While at the Posada we made arrangements to hire our guide. If we were on a tighter schedule, we might have done it sooner as we had to wait a day for him to become available. Our guide, Hilberto, provided strap-on crampons, ice axes, with ropes and harness along with his guiding service. The guiding cost $50/person and the rental equipment another $30/person.
Our expedition left the trailhead at 4 am and the hike up the steep slope was guided by flashlight until dawn splashed color onto the mountain ridges at around 6 am. Near 14,800 ft we reached the edge of the glacier, where we stopped to strap on our crampons and rope up before heading up the final stretch to the summit.
After more than an hour of slogging up the long glacier, with two minor technical terrain features, we reached the summit. From the top we could see the peaks of Pan de Azucar and Ritacuba Blanco’s gnarly twin Ritacuba Negro.
While the guide provided the technical gear, I was happy my dad insisted I bring an extra warm layer on the trek up to the summit. The low-oxygen air and technical features presented a challenge, but the most difficult aspect for me was the dawn’s icy temperature that left my nose and fingers numb.

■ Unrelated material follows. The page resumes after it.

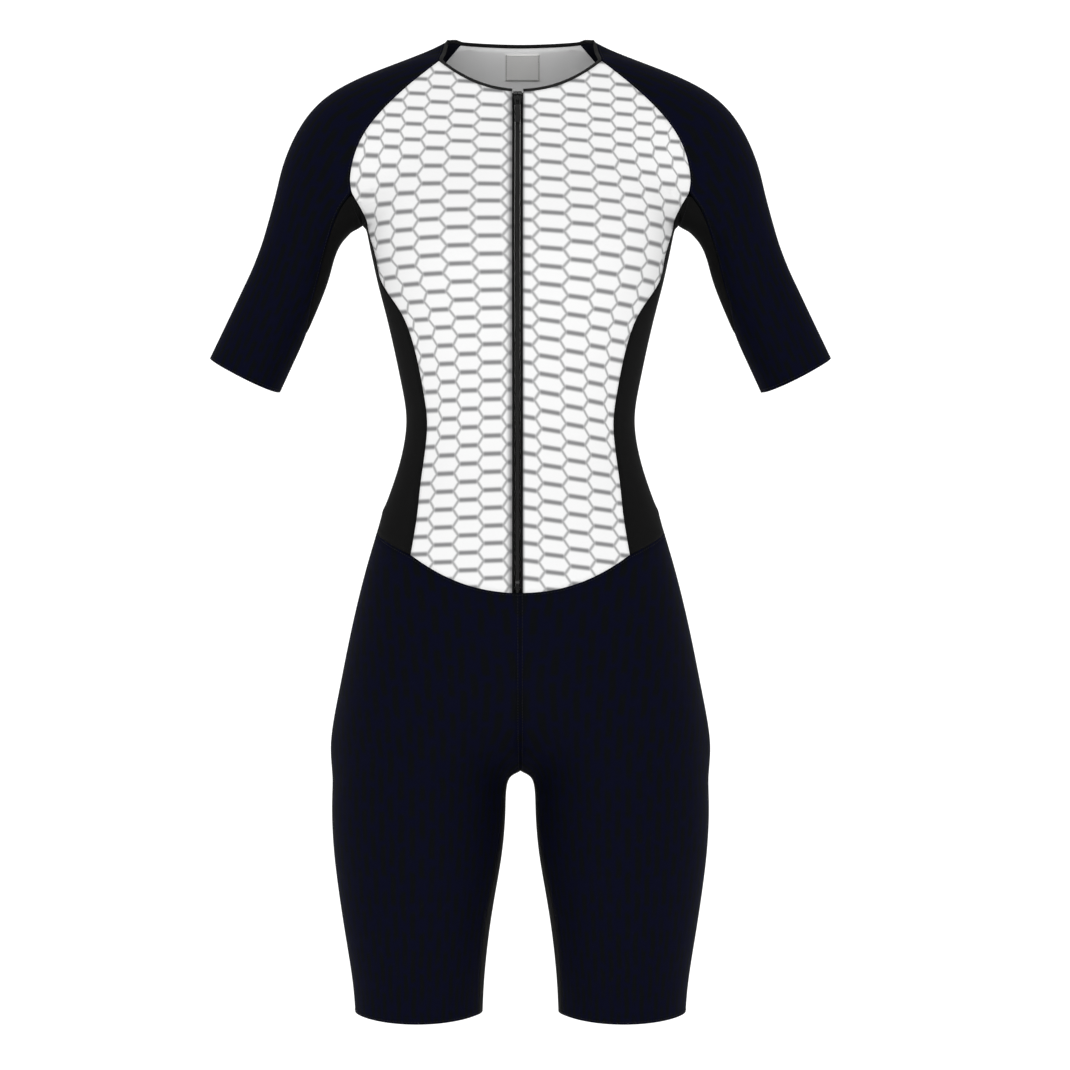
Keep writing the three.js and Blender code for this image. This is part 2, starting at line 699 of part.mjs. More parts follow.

On the top we took a minute to snap a few photos and catch our breath before heading back down the mountain as the sun turned the glacier snow into mush.
Aftter exting the glacier, the trail down illuminated by the morning sun reminded me of a rugged version of Dr. Seuss’s The Lorax, with the park’s signature shrubby fraijelones standing in for the Truffula trees.
By 1:30 pm we returned to the Posada. After organizing our equipment, we decided to fork over the $40 and spare our legs the agony of walking back to town.
That night we stayed at our favorite Hotel El Eden, and after succumbing to involuntary sleep by 7 pm, we passed a dreamless night, stirring not a muscle, until the sun’s golden light broke through our window early the next day.